Half Wild
by Mary Rose O'Reilley

(Louisiana State University Press)

Half Wild, though one would not guess this from the title, is a quiet, meditative book of poetry. Mary O'Reilley's poems have immense tranquility, and as I read them I sometimes was tripped by the undertow of the voice that speaks in them. The last few lines of "Boreal Owl" demonstrate the seductive Zen in her poetry: "Longing, she says, / compels nothing/ Not even a mouse to run." Poems such as "Snowblind" and "We Keep Asking the Prairie" miniaturize the brutality of life cycles on the prairie while illustrating the psychological terrain. "The Zen Master's Instructions" also has this theme:

Stand like the deer
knowing the hunter
is in the woods
knowing her tremor
will bring the shot.
In your stillness
surrender
the hunter
over and over.

It is interesting that O'Reilley pairs hunting with meditation.
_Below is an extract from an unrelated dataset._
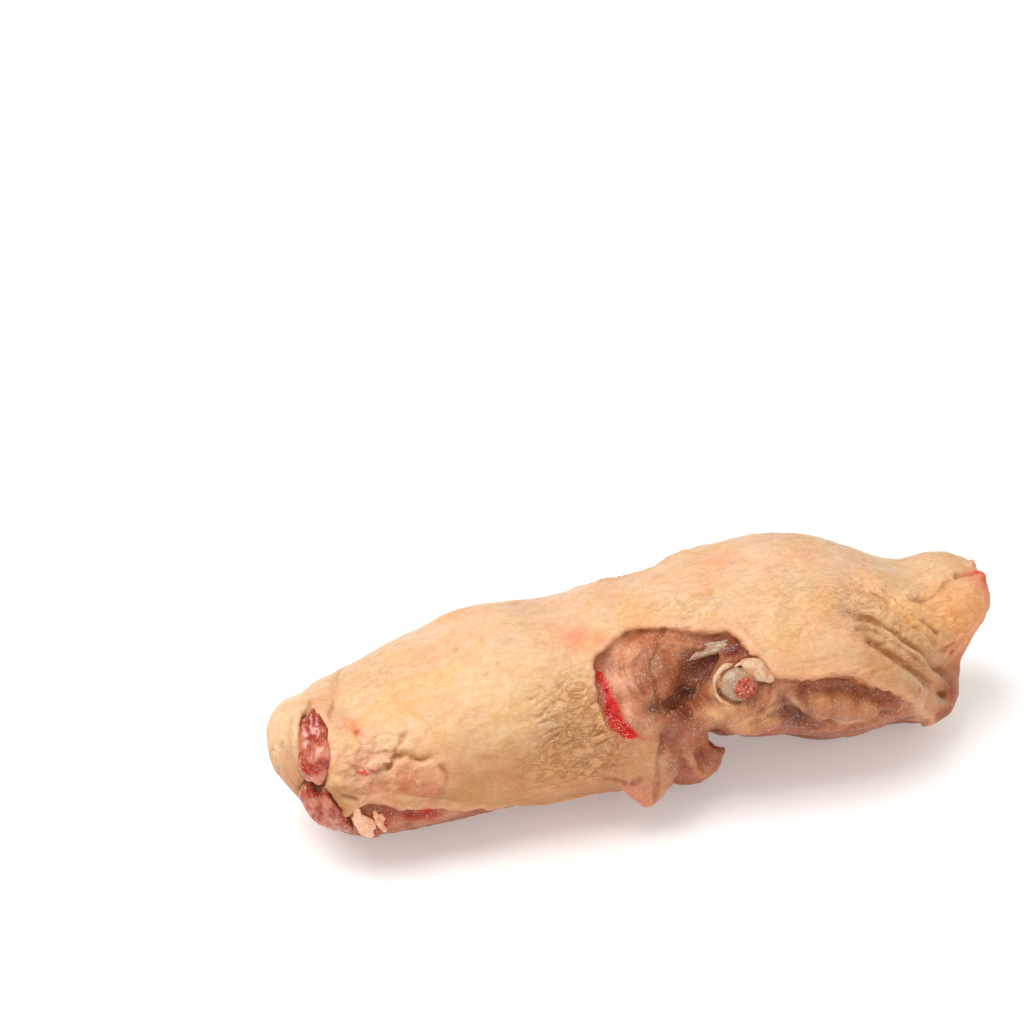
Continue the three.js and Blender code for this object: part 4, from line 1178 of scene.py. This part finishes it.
muscle_lumps = clouds("muscle_lumps", 4.5, 3)


def muscle(name, lines):
    return melted(name, [strand("fibre", line, widths) for line, widths in lines], 0.4, 2, 1.6,
                  muscle_lumps)


upper_muscle = muscle("neck_muscle_top", UPPER_STRANDS)
lower_muscle = muscle("neck_muscle_bottom", LOWER_STRANDS)
print("muscles:", len(upper_muscle.data.polygons), len(lower_muscle.data.polygons), "faces")

# %% [markdown]
# Soft white fat hangs where the neck was cut, two bits below the muscles and one at the nick.

# %% Fat at the neck
FAT_LUMPS = [
    [([(-91.8, -26.6, 25.2), (-91.5, -27.6, 21.8), (-89.8, -28.2, 18.3), (-88.0, -27.8, 15.4)],
      [0.8, 1.5, 1.9, 0.9]),
     ([(-90.6, -27.4, 22.6), (-88.8, -28.2, 20.6), (-87.6, -28.4, 18.4)], [0.7, 1.5, 0.8]),
     ([(-92.6, -26.4, 22.5), (-91.8, -27, 19.5)], [0.8, 1.0])],
    [([(-87.4, -27.6, 24), (-86.2, -28.6, 20.5), (-84.4, -28.8, 17.0)], [0.6, 1.1, 0.6]),
     ([(-85.6, -28.2, 22.6), (-84.4, -28.6, 20.6)], [0.7, 0.6])],
    [([(-87.6, -22.6, 36), (-85.2, -22.8, 36), (-83.2, -22.8, 35.6)], [0.7, 1.5, 0.8]),
     ([(-85.6, -22, 36.8), (-82.6, -21.8, 36.6), (-80.6, -22.4, 35.8)], [0.6, 1.1, 0.6])],
]
fat = []
for number, lines in enumerate(FAT_LUMPS, 1):
    parts = [strand("fat", line, widths) for line, widths in lines]
    fat.append(melted(f"fat_{number}", parts, 0.35, 3, 1.1, small_lumps))
print("fat:", [piece.name for piece in fat])

# %% [markdown]
# Cut bone is pearly and cool, marrow a crumbly pink, cartilage white and slightly clear, fat a warm white.
# Muscle is dark red with fine fibres and wet highlights; its paler pink streaks along the fibres and its
# broad pale patches are partly membrane and partly painted sheen. All are tinted by `mottled` and flecked by
# `ice`.

# %% Finishes of the small pieces
CRYSTAL_WHITE = (242, 226, 208)


def plain_finish(name, colour, rows, rough, ice_amount, wetness, coat):
    made, tree, shader = finish(name)
    crystals = placed(tree, ice, {"Size": 0.5, "Amount": ice_amount})[0]
    base = tints(tree, linear(*colour), rows)
    base = blend(tree, calc(tree, "MULTIPLY", crystals, 0.7), base, linear(*CRYSTAL_WHITE))
    height = calc(tree, "ADD", calc(tree, "MULTIPLY", crystals, 0.3), noise(tree, 0.8, 3.0))
    tree.links.new(base, shader.inputs["Base Color"])
    bumped(tree, shader, height, 0.2, 0.6)
    shader.inputs["Roughness"].default_value = rough
    wet(shader, wetness, 1.2, coat)
    return made


bone_finish = plain_finish(
    "bone_finish", (170, 142, 116), [((0.86, 0.76, 0.66), 3.0, 0.7), ((0.95, 0.7, 0.6), 1.5, 0.5)],
    rough=0.32, ice_amount=0.4, wetness=0.15, coat=0.3)
marrow_finish = plain_finish(
    "marrow_finish", (184, 90, 66), [((0.6, 0.22, 0.18), 1.6, 1.0), ((0.7, 0.4, 0.4), 0.7, 0.7)],
    rough=0.5, ice_amount=0.6, wetness=0.1, coat=0.1)
cartilage_finish = plain_finish(
    "cartilage_finish", (208, 172, 138), [((0.84, 0.58, 0.46), 3.2, 0.9), ((0.92, 0.72, 0.62), 1.4, 0.6)],
    rough=0.36, ice_amount=0.5, wetness=0.15, coat=0.2)
fat_finish = plain_finish(
    "fat_finish", (224, 178, 144), [((0.92, 0.58, 0.46), 3.4, 0.9), ((0.95, 0.8, 0.7), 1.2, 0.6)],
    rough=0.38, ice_amount=0.9, wetness=0.15, coat=0.3)

MUSCLE_RED = (160, 56, 36)
FIBRE_PINK_AND_SHEEN = (206, 122, 92)
PALE_MEMBRANE_AND_SHEEN = (212, 142, 114)
FROSTED_MUSCLE = (236, 200, 180)
muscle_finish, tree, shader = finish("muscle_finish")
fibres = noise(tree, 2.4, 4.0, (1, 0.35, 0.25), 0.6)
# Paler pink streaks along the fibres and broad pale patches: partly fascia and membrane, partly painted sheen.
base = blend(tree, ranged(tree, fibres, 0.46, 0.78), linear(*MUSCLE_RED), linear(*FIBRE_PINK_AND_SHEEN))
base = blend(tree, ranged(tree, noise(tree, 5.0, 2.0), 0.44, 0.62, 0.0, 0.7), base, linear(*PALE_MEMBRANE_AND_SHEEN))
base = tints(tree, base, [((0.74, 0.38, 0.28), 6.0, 0.7), ((0.85, 0.66, 0.6), 1.3, 0.5)])
crystals = placed(tree, ice, {"Size": 0.5, "Amount": 0.45})[0]
base = blend(tree, calc(tree, "MULTIPLY", crystals, 0.6), base, linear(*FROSTED_MUSCLE))
height = calc(tree, "ADD", calc(tree, "MULTIPLY", fibres, 0.8), calc(tree, "MULTIPLY", crystals, 0.3))
tree.links.new(base, shader.inputs["Base Color"])
bumped(tree, shader, height, 0.22, 0.6)
shader.inputs["Roughness"].default_value = 0.26
wet(shader, 0.12, 1.2, 0.9)

balls, marrows, flaps, rings = zip(*joint_pieces.values())
finishes = {bone_finish: [*balls, membrane], marrow_finish: marrows, cartilage_finish: [*flaps, *rings],
            muscle_finish: [upper_muscle, lower_muscle], fat_finish: fat}
for made, pieces in finishes.items():
    for piece in pieces:
        piece.data.materials.clear()
        piece.data.materials.append(made)
print("finishes:", [made.name for made in finishes])

# %% [markdown]
# The piece lies on a plain pale table that glows a little, as the lit tables for product photographs do, so
# the shadow stays light. A faint unevenness in the table's white keeps it from looking printed.

# %% Table
TABLE_M = 3
TABLE_WHITES = linear(236, 235, 233), linear(240, 239, 238)
TABLE_GLOW = 0.22
bpy.ops.mesh.primitive_plane_add(size=TABLE_M, location=(0, 0, 0))
table = bpy.context.object
table.name = "table"
table_finish, tree, shader = finish("table_finish")
tree.links.new(blend(tree, noise(tree, 60.0), *TABLE_WHITES), shader.inputs["Base Color"])
shader.inputs["Roughness"].default_value = 0.6
shader.inputs["Emission Color"].default_value = (1.0, 0.99, 0.98, 1.0)
shader.inputs["Emission Strength"].default_value = TABLE_GLOW
table.data.materials.append(table_finish)
print("table:", TABLE_M, "m square")

# %% [markdown]
# Every piece rides on the one body of the frame, and the solids the pieces grew from are hidden.

# %% Hand over
near_pieces, far_pieces = joint_pieces["near"], joint_pieces["far"]
for piece in [body, upper_muscle, lower_muscle, membrane, *fat, *near_pieces, *far_pieces]:
    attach(piece, "root")
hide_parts("skin_and_flesh")
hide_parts("neck_muscle_upper")
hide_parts("neck_muscle_lower")
for side, (ball, marrow, flap, ring) in joint_pieces.items():
    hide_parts("hip_bone_" + side)
    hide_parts("hip_marrow_" + side)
We are shown this with the image of the owl, and the deer anticipating the hunter. From these poems, we understand that inner silence may be achieved, even during times of being fearful and vulnerable. Bleakness also seems to be a theme in these poems. We encounter crime photos, miscarriages, and a nun's loneliness among other scenes of silence and dismay. Throughout these different scenarios, one can retreat to a mental stillness. Though the reader is not uplifted by these poems, s/he can find some serenity in the melancholy.

Half Wild may be seen as collection of poems that deal with the winter of the mind; though we might be undergoing harsh circumstances, we can always be assured of the crystalline silence of the night.